Preservation is everything. Start by saving original messages, emails, and transaction confirmations. Take screenshots that include timestamps, usernames, URLs, and the full context, not cropped fragments. Keep a simple written log: date, time, platform, what happened, and what action you took. Avoid editing files; instead, store copies in a secure folder and back them up. If you communicate with the suspect, do not threaten or provoke; keep messages minimal because escalation can complicate later steps. Investigators can help organize material into a timeline and highlight gaps. The goal is credibility: when you later report to a platform, bank, employer, or authorities, you can show consistent documentation rather than scattered fragments.

How are impersonation and fake profile cases investigated?
Impersonation cases usually begin with mapping: where the fake profile exists, what it posts, and how it contacts people. Investigators can record identifiers like profile URLs, handles, linked phone numbers (if visible), images used, and cross-platform reuse patterns. Reverse image checks and pattern comparisons can show whether the same photos appear elsewhere, or whether the impersonator is borrowing material from a real account. A professional report focuses on what is observable and repeatable, not assumptions about identity. Next steps often include platform takedown reporting using documented evidence, warnings to contacts, and tightening privacy settings on genuine accounts. In more serious cases, victims may consider formal complaints; documentation helps those conversations.

What can be done about phishing scams and online financial fraud?
In phishing and fraud, speed matters because the first priority is stopping additional loss. Practical steps include securing accounts (password changes, MFA), informing banks or payment providers, and preserving transaction details and communication trails. Investigators can help reconstruct the scam: entry point, messages used, fake domains or handles, and the sequence that led to payment. This reconstruction helps you file clearer reports and avoid repeat traps. A professional approach also includes prevention recommendations common red flags, safer verification habits, and controls for businesses like vendor payment confirmation protocols. Investigators should never claim they can “hack back” or instantly recover money; the value is evidence clarity and faster escalation through legitimate channels.

How are online harassment and cyber stalking cases handled safely?
Safety-first handling means documenting patterns without engaging the harasser. Investigators can help identify the stalking “surface area”: which platforms, what times, what triggers, and whether new accounts appear after blocking. They can also help you build a clean incident log that shows repetition and escalation, which is often necessary for effective reporting. Privacy protection steps tightening account visibility, limiting public details, and separating contact channels reduce exposure. If threats are involved, prioritizing immediate safety and seeking appropriate support is critical. A credible agency will stay within lawful boundaries, focus on documentation, and help you produce a coherent report for platforms, employers (if relevant), or legal consultation rather than turning it into a public confrontation.

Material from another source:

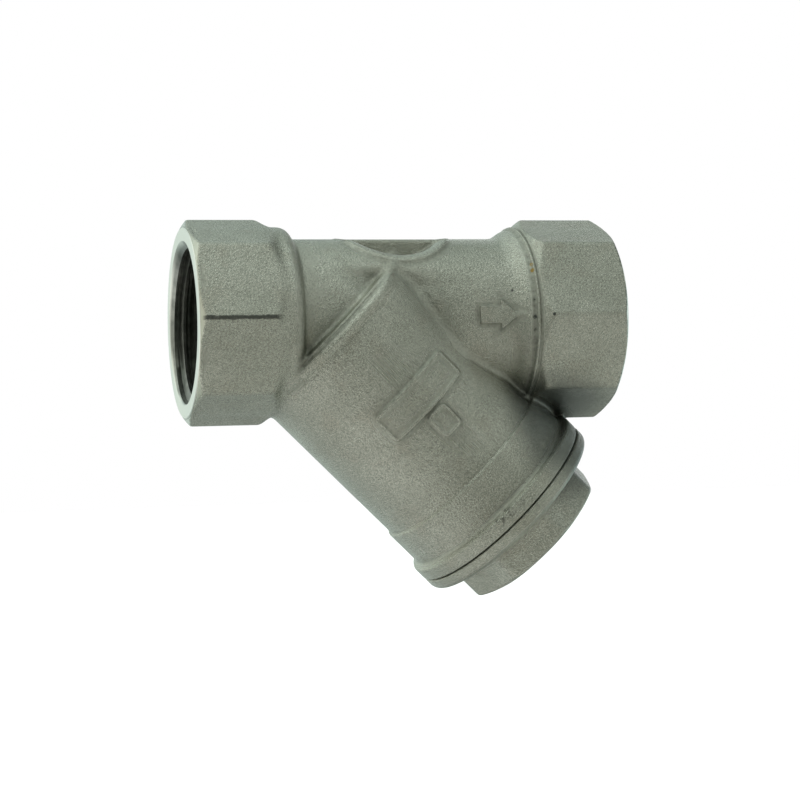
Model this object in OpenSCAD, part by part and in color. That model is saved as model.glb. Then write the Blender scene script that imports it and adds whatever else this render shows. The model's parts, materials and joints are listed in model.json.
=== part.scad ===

What should you look for in a cyber investigation report?
A good cyber report reads like a timeline supported by artefacts. It should list platforms, URLs, account identifiers, timestamps, message samples, and transaction references. It should also clearly separate “client-provided material” from “open-source observations,” and highlight what cannot be confirmed. For businesses, a report should include impact assessment and recommended controls: password policy updates, access reviews, staff awareness points, and vendor verification steps. For individuals, it should include practical next actions: platform reporting links, account security steps, and a structured incident summary. The best reports reduce confusion and help you communicate the case efficiently to whoever needs to act next without exaggeration or speculation.

Conclusion
Cyber investigations help turn digital chaos into an organized story: what happened, what evidence exists, and what you can do next. Whether you are dealing with fraud, impersonation, harassment, or a reputation risk, a professional, evidence-first approach reduces stress and improves outcomes. Preserve what you have, avoid escalation, and choose investigators who focus on documentation, lawful methods, and clear reporting. The real power of a cyber investigation is not drama its clarity: a timeline, supporting artifacts, and a prevention plan so the same tactic does not work again. When you treat the problem methodically, you protect your money, identity, and peace of mind.